In 2005, President George W. Bush spoke at the Cleveland Clinic while I was there as a precocious third-year medical student. His goal was to promote a 10-year plan to computerize half of Americans healthcare data to allow for secure healthcare data sharing across institutions [1].

Flash forward four years to February of 2009, and the American Recovery and Reinvestment Act (Obamacare to some) was enacted with the goal to "promote the adoption and meaningful use of interoperable health information technology"[2]. As part of the Medicare program there have been incentives (and future punishments) for incorporating the ability to share healthcare information through health information exchanges. This would (in a perfect world) allow for a healthcare provider to view data from other institutions and potentially improve quality and/or decrease costs (value).

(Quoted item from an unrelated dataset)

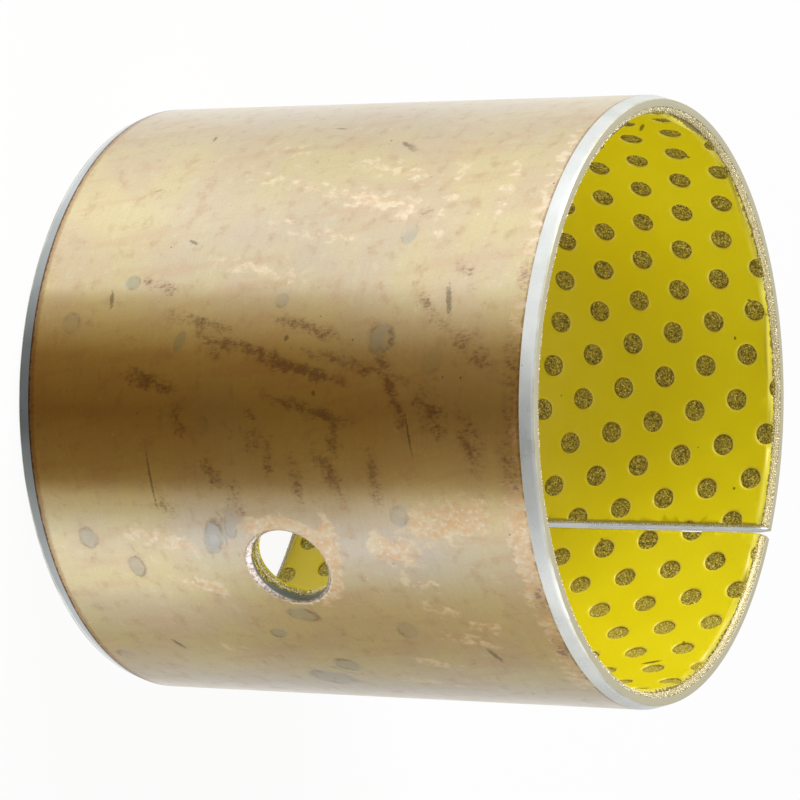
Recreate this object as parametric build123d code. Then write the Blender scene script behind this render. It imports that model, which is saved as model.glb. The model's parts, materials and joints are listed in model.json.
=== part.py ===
from build123d import *
import math
import os

# A wrapped plain bearing bush, standing on one end with its bore along +Z.
# Three layers are bonded into one wall: a steel back, porous sintered bronze on it,
# and an acetal lining that the shaft runs on. The strip was rolled into a ring, so a
# straight gap runs down the wall where its two edges meet, and a round hole lets
# grease through. The origin is the middle of the lower end.

# Driving dimensions, in millimetres and degrees
BORE_DIAMETER = 70.0
LENGTH = 70.0
LINING_THICKNESS = 0.35
BRONZE_THICKNESS = 0.65
STEEL_THICKNESS = 1.5
OUTER_CHAMFER_LENGTH = 1.7
OUTER_CHAMFER_ANGLE = 18.0
INNER_BEVEL_LENGTH = 1.5
INNER_BEVEL_ANGLE = 23.4
SPLIT_GAP = 1.2
SPLIT_DIRECTION = 62.5
OIL_HOLE_DIAMETER = 10.0
OIL_HOLE_FROM_SPLIT = 120.0
OIL_HOLE_EDGE_BREAK = 0.65

# Radii of the faces where one layer ends and the next begins
bore_radius = BORE_DIAMETER / 2
lining_back = bore_radius + LINING_THICKNESS
bronze_back = lining_back + BRONZE_THICKNESS
outside_radius = bronze_back + STEEL_THICKNESS

# What the angles take off the wall at each end
chamfer_drop = OUTER_CHAMFER_LENGTH * math.tan(math.radians(OUTER_CHAMFER_ANGLE))
bevel_depth = INNER_BEVEL_LENGTH * math.tan(math.radians(INNER_BEVEL_ANGLE))

# The grease hole sits halfway along the bush
oil_hole_height = LENGTH / 2
oil_hole_direction = SPLIT_DIRECTION - OIL_HOLE_FROM_SPLIT


def wall_section():
    """The section of the whole wall, chamfered outside and bevelled inside at both ends."""
    corners = [
        (bore_radius, INNER_BEVEL_LENGTH),
        (bore_radius + bevel_depth, 0),
        (outside_radius - chamfer_drop, 0),
        (outside_radius, OUTER_CHAMFER_LENGTH),
        (outside_radius, LENGTH - OUTER_CHAMFER_LENGTH),
        (outside_radius - chamfer_drop, LENGTH),
        (bore_radius + bevel_depth, LENGTH),
        (bore_radius, LENGTH - INNER_BEVEL_LENGTH),
    ]
    return Plane.XZ * make_face(Polyline(*corners, close=True))


def layer_section(inner_radius, outer_radius):
    """The stretch of the wall's section that one layer fills."""
    corner = (Align.MIN, Align.MIN)
    strip = Pos(inner_radius, 0) * Rectangle(outer_radius - inner_radius, LENGTH, align=corner)
    return wall_section() & (Plane.XZ * strip)


def split():
    """The gap between the two edges of the rolled strip, right through the wall."""
    side = (Align.MIN, Align.CENTER, Align.MIN)
    slot = Box(2 * outside_radius, SPLIT_GAP, LENGTH, align=side)
    return Rot(0, 0, SPLIT_DIRECTION) * slot


def oil_hole():
    """The radial grease hole, with its outer edge broken by a cone."""
    hole_radius = OIL_HOLE_DIAMETER / 2
    from_axis = (Align.CENTER, Align.CENTER, Align.MIN)
    drill = Cylinder(hole_radius, 2 * outside_radius, align=from_axis)
    cone_height = 2 * OIL_HOLE_EDGE_BREAK
    cone = Cone(hole_radius, hole_radius + cone_height, cone_height, align=from_axis)
    edge_break = Pos(0, 0, outside_radius - OIL_HOLE_EDGE_BREAK) * cone
    outwards = Vector(1, 0, 0).rotate(Axis.Z, oil_hole_direction)
    return Plane(origin=(0, 0, oil_hole_height), z_dir=outwards) * (drill + edge_break)


def layer(inner_radius, outer_radius):
    """One bonded layer as a ring, opened by the split and the grease hole."""
    ring = revolve(layer_section(inner_radius, outer_radius), axis=Axis.Z)
    return ring - split() - oil_hole()


layers = {
    "steel_backing": layer(bronze_back, outside_radius),
    "sintered_bronze_layer": layer(lining_back, bronze_back),
    "acetal_lining": layer(bore_radius, lining_back),
}

os.makedirs("parts", exist_ok=True)
for name, solid in layers.items():
    export_step(solid, f"parts/{name}.step")
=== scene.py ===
import json
import math
import bmesh
import bpy
import numpy as np
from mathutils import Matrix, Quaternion, Vector


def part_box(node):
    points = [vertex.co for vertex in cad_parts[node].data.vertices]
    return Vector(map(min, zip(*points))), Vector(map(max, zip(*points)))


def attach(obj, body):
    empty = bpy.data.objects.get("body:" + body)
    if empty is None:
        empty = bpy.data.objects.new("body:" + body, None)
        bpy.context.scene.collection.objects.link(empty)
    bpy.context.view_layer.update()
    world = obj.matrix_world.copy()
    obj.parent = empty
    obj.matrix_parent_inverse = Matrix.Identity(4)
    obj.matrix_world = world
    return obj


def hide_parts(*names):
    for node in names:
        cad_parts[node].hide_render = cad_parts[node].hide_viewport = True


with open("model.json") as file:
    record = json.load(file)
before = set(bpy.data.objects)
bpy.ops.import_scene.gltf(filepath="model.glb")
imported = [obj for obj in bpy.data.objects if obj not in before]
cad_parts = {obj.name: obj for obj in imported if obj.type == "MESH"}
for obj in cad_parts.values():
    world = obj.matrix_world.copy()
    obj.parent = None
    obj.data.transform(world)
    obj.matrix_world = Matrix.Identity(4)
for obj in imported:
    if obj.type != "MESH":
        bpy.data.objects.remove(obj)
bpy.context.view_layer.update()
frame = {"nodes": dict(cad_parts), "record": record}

MM = 0.001


# Sizes of the bush, from the frame


def radii(node):
    """The smallest and largest distance of a CAD node's corners from the bore's axis."""
    away = [math.hypot(v.co.x, v.co.y) for v in frame["nodes"][node].data.vertices]
    return min(away), max(away)


mounts = {mount["name"]: mount for mount in frame["record"]["mounts"]}
BORE_RADIUS = mounts["bore"]["dims"]["r_mm"] * MM
ROUND_BORE = 2 * math.pi * BORE_RADIUS
LINING_BACK = radii("acetal_lining")[1]
BRONZE_BACK = radii("sintered_bronze_layer")[1]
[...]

As a gastroenterologist and Director of the Data Core in Research Services at the Regenstrief Institute, I have been a major advocate for secure widespread sharing of healthcare data to improve the value of healthcare in American (more on this in future postings). The overall goal is to have the right information, at the right time, to the right person to make the right decision for the patient (R4 Goal). The Regenstrief Institute houses the oldest and largest health information exchange (HIE) in the country with over 30 years of electronic health records on 18 million unique individuals and over 4 billion clinical data points (e.g. labs, billing codes, etc.). With over 80 hospitals now participating in healthcare data sharing, this is a model for a national health information exchange that was envisioned by President Bush and pushed forward by the monetary rewards of the American Recovery and Reinvestment Act.

This all sounds wonderful from the surface (and from the politicians). However, the reality of healthcare data is that it does not work as well as what we would hope. We are now 10 years later and have, as of 2014, 76% of hospitals on at least a "basic" electronic health record system (EHR) [3]. However, the decision to rapidly expand the electronic availability of healthcare records has some major downstream consequences.

For instance, can your gender change throughout your life? You can within healthcare data, even without involving Caitlyn Jenner's surgeons [4]. Or can a patient be born after they die? Sean Connery was able to do this back in 1967 [5], and yes, it happens in healthcare data.

These are real scenarios that have been published in peer reviewed healthcare literature and impact the care of real life patients. How does this happen? The answer is complex and a combination of people and policies that have not been aligned as we have digitalized the healthcare enterprise.

Have no fear of perfection -- you'll never reach it.
- Salvador Dali

Humans are fallible. Humans entering data into healthcare records are no different. Gender, date of birth, ethnicity and many other demographic factors are often manually entered by a clerk or medical assistant within a health care system. Billing codes are assigned from hospitalizations by reviewing the documentation (often incomplete) and potentially assigning a non-specific code (more on ICD9/10 in future posts).

Even if there is internal reliability (within a hospital), in the era of data sharing across institutions on variable EHRs, there is increasing room for error. This is so common that researchers will often choose the gender, race or date of birth that is closest to their topic of interest or take the demographic characteristic that occurs most often. It is unclear, then, how much these assumptions play a role in outcomes of research, therefore influencing future patient care simply due to information entered at the initial point of care. In other words, would you want a future doctor of yours to use outdated or incorrect information to treat you?

How do you fix this? Well, Salvador Dali was correct in stating that we should have no fear of perfection, but we can put processes in place to make it more reachable.

Over the next months, I will highlight specific research questions posed and how the "dirtiness" of data effects the assumptions that we make and the outcomes of research. Hopefully this will illuminate the challenges faced within "Big Data" in the healthcare field and generate discussion of how to handle the imperfect world in which we live.